According to Baker and Wurgler, sentiments had stronger impact on stock value and its returns. Brown and Cliff found that even in short run sentiments not show significant effect but in long run they are negatively associated with earnings from investments. According to DSSW 1990,investor’s sentiments also having significant impact on asset prices.

These sentiments are actually future returns expectations (in form of dividends) from the investment they made. In response to these expectations firm make their financial decisions and vary financial decision policies in order to change the investor expectations. When investor is pessimistic having lower sentiments so under value firm and if having optimistic beliefs, high sentiments than over value firm ( NITTIA k. Bergman).

In financial decision making, firms make decision about investment, financing and dividend payout. This paper focuses on describing the effect of investor sentiments on firm financial decision making in context of Pakistan.

Literature Review:

In the past there are many researches which are conducted separately by considering investment , financing and dividend payout decision related to investor sentiments.

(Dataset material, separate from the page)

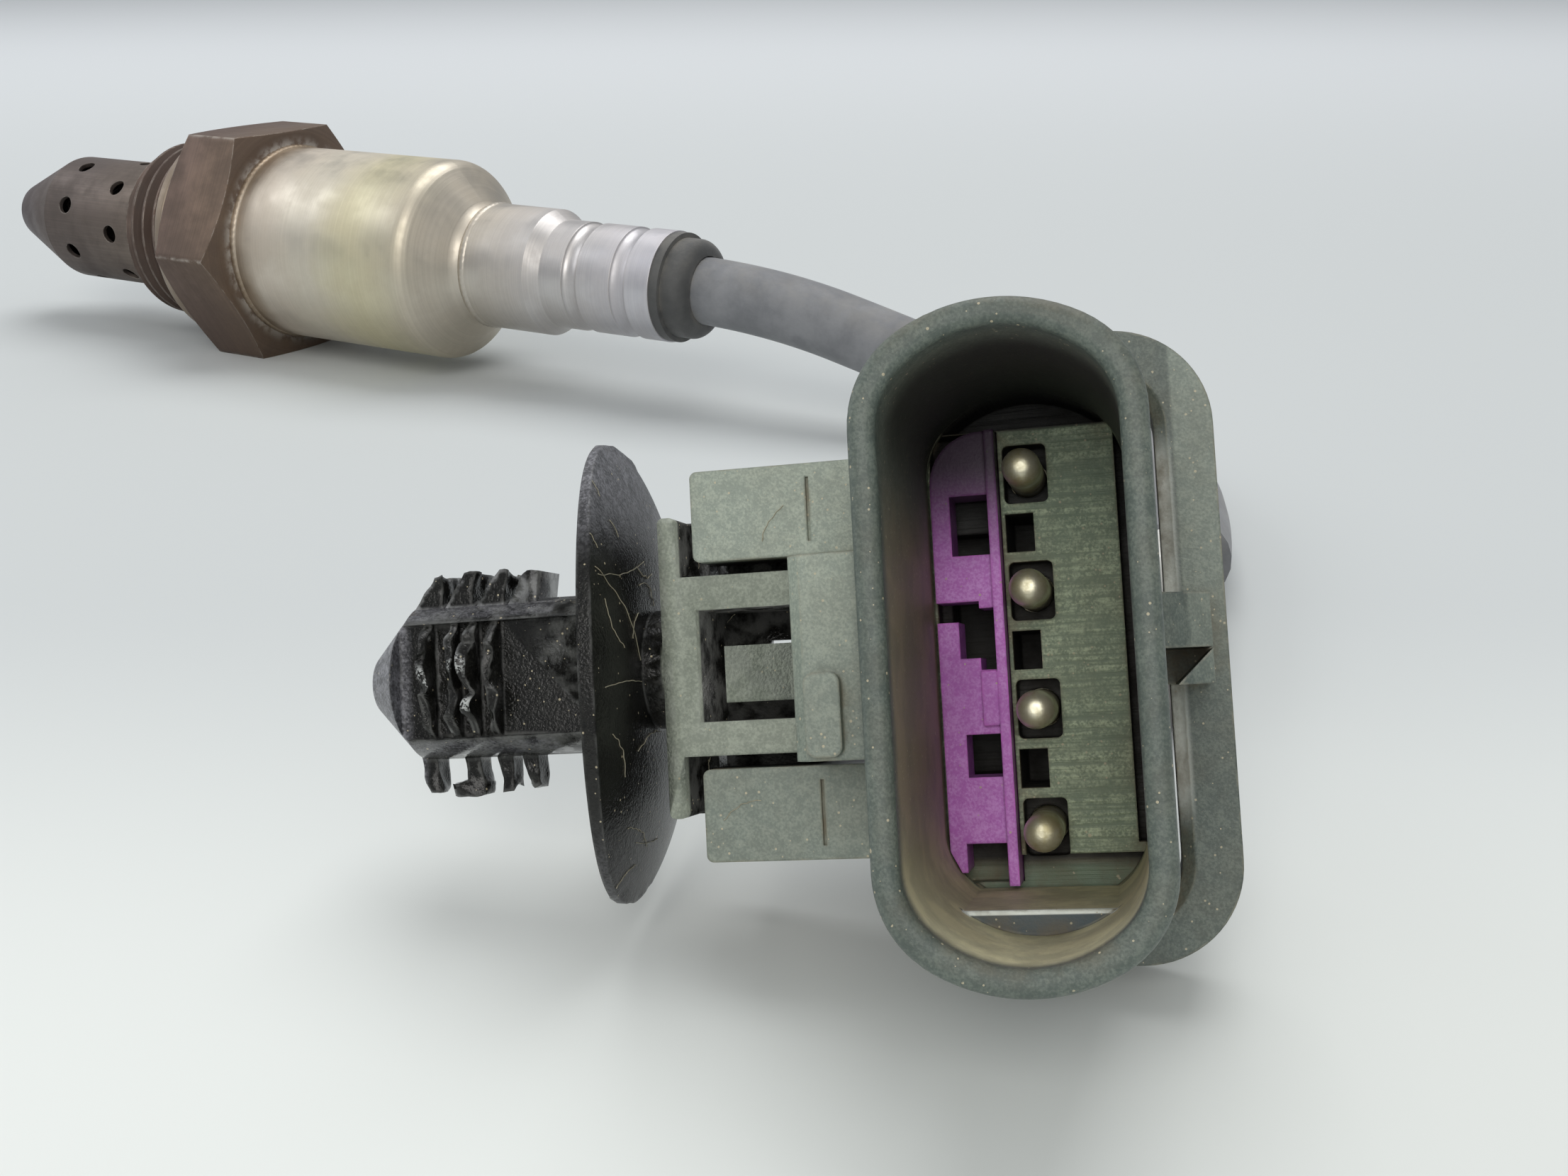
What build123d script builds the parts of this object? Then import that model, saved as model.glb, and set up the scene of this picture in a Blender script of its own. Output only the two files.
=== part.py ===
from build123d import *
import os
from math import cos, pi, radians, sin, tan

# Four-wire exhaust oxygen sensor with its lead, sealed plug and mounting clip.
# The origin is the middle of the sealing ring's front face, on the thread axis.
# +X runs back along the sensor to its lead, -X to the gas end, +Z is up.  The
# sensor lies on one flat of its hexagon.  Sizes are in millimetres.

# --- general fits -------------------------------------------------------------
slip = 0.05                 # radial clearance of parts that slide into each other
seat_gap = 0.10             # clearance round plastic parts that snap together

# --- threaded shell -----------------------------------------------------------
hex_across_flats = 22.0
hex_length = 8.0
hex_chamfer_angle = 25.0
thread_diameter = 18.0
thread_length = 6.6         # in front of the sealing ring
thread_chamfer = 0.8
relief_diameter = 16.2      # under the sealing ring
nose_socket_depth = 1.6
weld_boss_length = 4.2
shoulder_x = 2.2            # where the front bore steps up to the packing bore
front_lip_diameter = 7.2
front_lip_length = 1.8
front_bore_diameter = 9.4
packing_bore_diameter = 11.4

# --- sealing ring -------------------------------------------------------------
ring_diameter = 21.4
ring_thickness = 1.6
ring_round = 0.6

# --- gas tubes ----------------------------------------------------------------
tube_diameter = 13.0
tube_wall = 0.45
tube_tip_x = -30.4
tube_taper_length = 9.0
tube_tip_diameter = 5.4
tube_tip_round = 1.4
tube_end_hole_diameter = 2.2
tube_hole_count = 8
tube_hole_diameter = 1.8
tube_hole_row_x = (-11.4, -18.2)
inner_tube_diameter = 9.2
inner_tube_wall = 0.4
inner_tube_tip_gap = 2.4
inner_tube_tip_diameter = 4.9
inner_tube_flange = 0.5
inner_hole_count = 6
inner_hole_diameter = 1.3
inner_hole_row_x = (-14.8, -19.6)

# --- sensing element and its packing ------------------------------------------
element_width = 4.2
element_thickness = 1.5
element_tip_x = -23.9
element_rear_x = 26.3
powder_length = 4.6
rear_ceramic_length = 7.6
contact_block_length = 11.0
contact_block_diameter = 15.0
contact_block_gap = 2.6
contact_cavity = 7.4
spring_width = 1.2
spring_thickness = 0.35
spring_offset = 1.3         # sideways distance of a spring from the element's middle
barrel_diameter = 2.2
barrel_length = 4.0
barrel_plug = 1.0           # solid front end of each crimp barrel

# --- sleeves and grommet ------------------------------------------------------
sleeve_diameter = 19.0
sleeve_wall = 0.6
sleeve_length = 20.9
sleeve_round = 1.8
shoulder_length = 3.6
neck_diameter = 10.6
neck_length = 8.0
neck_wall = 0.5
rear_sleeve_lap = 7.4
rear_sleeve_wall = 0.5
rear_sleeve_step = 1.2
rear_sleeve_diameter = 10.0
rear_sleeve_length = 11.8
crimp_depth = 0.35
crimp_width = 1.6
crimp_places = (0.28, 0.72)  # along the narrow end of the rear sleeve
boot_length = 3.2
boot_diameter = 8.9
boot_round = 1.1
boot_flange_diameter = 9.8
boot_flange_length = 0.9

# --- lead ---------------------------------------------------------------------
jacket_diameter = 6.0
wire_diameter = 1.7
wire_offset = 1.3           # of each wire from the lead's axis, along Y and along Z
jacket_points = [
    (55.3, 0.0, 0.0),
    (64.3, 0.0, 0.0),
    (79.0, 1.0, -4.0),
    (91.3, 0.8, -7.4),
    (99.8, -4.4, -7.95),
    (106.1, -12.9, -7.95),
    (108.5, -23.6, -7.95),
]
wire_corner = [(-1, -1), (1, -1), (1, 1), (-1, 1)]   # its corner in the jacket's end
wire_exit_depth = [26.0, 29.5, 31.0, 32.0]           # where each wire first bends
wire_middle = [
    (112.9, -42.9, -9.9),
    (108.4, -41.3, -9.0),
    (107.4, -39.1, -5.3),
    (108.0, -37.8, -2.2),
]
wire_lead_in = 10.0         # straight wire in front of the jacket's end

# --- plug: place and shroud ---------------------------------------------------
plug_origin = (114.3, -74.0, 8.25)      # centre of the mouth's rim
plug_yaw = 13.75
plug_nose_up = 25.67
plug_roll = 9.38
pin_count = 4
pin_pitch = 5.0
shroud_width = 10.3
shroud_height = 23.8
shroud_wall = 1.0
end_bulge = 2.6             # how far each end stands out beyond the straight sides
corner_radius = 3.9
floor_depth = 14.0
floor_thickness = 3.0
rim_round = 0.42
keying_step_depth = 7.3
keying_step_height = 9.95   # from the middle down to the step's flat

# --- plug: floor --------------------------------------------------------------
recess_width = 1.85
recess_height = 2.5
recess_depth = 1.6
probe_hole_width = 1.2
probe_hole_height = 1.65
probe_hole_x = -0.35
probe_hole_depth = 5.0
floor_pockets = [           # left, right, top, bottom, depth below the floor
    (-4.4, 4.4, 11.2, 9.45, 2.4),
    (-4.4, 4.4, -8.6, -10.2, 0.8),
    (3.75, 4.4, 9.0, -8.2, 1.5),
]
core_pockets = [            # behind the lock's windows, depth below its seat
    (-3.6, -1.6, 6.7, -8.0, 0.9),
    (-3.6, -1.6, 5.3, -5.3, 2.9),
]

# --- plug: rear neck, seals and cover -----------------------------------------
neck_block_width = 8.2
neck_block_height = 18.8
neck_block_length = 5.2
neck_end_bulge = 1.6
neck_corner = 2.4
seal_diameter = 3.2
seal_length = 2.6
cover_wall = 0.5
cover_plate = 1.6
cover_lap = 3.0

# --- plug: contact pins -------------------------------------------------------
pin_diameter = 1.6
pin_proud = 2.8             # how far a pin's nose stands above the floor
pin_nose = 0.65
pin_collar_diameter = 2.3
pin_collar_length = 1.2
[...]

We take a view of all those separately in this section.

 INVESTMENT Decisions:

Investor’s goal is the maximum estimation of expected return that is affected by investor sentiment. when investor sentiment is low enough, the investor should reject the investment, this condition leads the depression financial market to prevail, then the financial crisis erupts; when investor sentiment is modest, the financial crisis is difficult to erupt unless the decline of investor sentiment is quick and deep (Jun Xiea,* and Chunpeng Yangb).

Corporate investment level increases with investors’ optimism and that the relationship between investment level and executive compensation depends on investor sentiment and other parameters. The empirical test shows that optimism is significantly and positively related to the level of investment and that executive compensation is insignificantly related to the level of investment (Bruce D. Grundy a, Hui Li ).

The so-called “investor sentiment” not only plays a key role on investment decisions of the investors, but also affects the investment of listed firms in the capital market. In details, many scholars have found that the investor sentiment can influence the stock price and then vary the financing situation of a company. If the company has no financing constraints, rational managers would issue stocks or repurchase corporate shares. Therefore, from this viewpoint, both the investment time and investment cost have a strong relationship with the investor sentiment. Moreover, investor sentiment can affect the investment of a company directly without equity issuance or repurchase. The corporate management could cater to investor sentiment, and increase investment when the investor sentiment is excited; while they could decrease investment and give up some undervalued projects with positive net present value to cater to the pessimistic investor sentiment (Zhao-Hui Zhu,  Zheng-Cheng Zhao ,Han-Tao Bao).

The three major decisions in corporate finance involve investment, financing, and working capital management. Wise investment decisions, such as projects with positive net present value (NPV), may increase the firm value. However, managers often tend to invest either less than or more than the optimal level; these phenomena are called, respectively, underinvestment and overinvestment. when firms have good investment opportunities, managerial optimism increases overinvestment. Conversely, if firms have poor investment opportunities, managerial pessimism increases underinvestment (Hsiao-Fen Hsiao, Chuan-Ying Hsu, Chun-An Li, and Ai-Chi Hsu).

FINANCING Decisions:

In a world of imperfect capital markets, financing and investment decisions are not independent. For example, internal cash flow may influence the investment policy under the consideration of financial constraints (Fazzari et al. 1988; Kaplan and Zingales 1997). The mechanism of corporate governance also affects the sensitivity between investment and cash flow (Almeida and Campello 2001; Hsu et al. 2009).

According to the neoclassical view, the market is efficient and all movements in stock prices rationally reflect changes either in expected future cash flows or in proper discount rates. Thus, if prices are high, firms might want to issue more equity because the flexibility inherent in a less leveraged capital structure is especially appealing when a large number of positive NPV projects are available. And, similarly, mergers might be more valuable in such periods, because it becomes all the more important to re- allocate capital to the highest-value users (Boyan Jovanovic and Peter L. Rouss).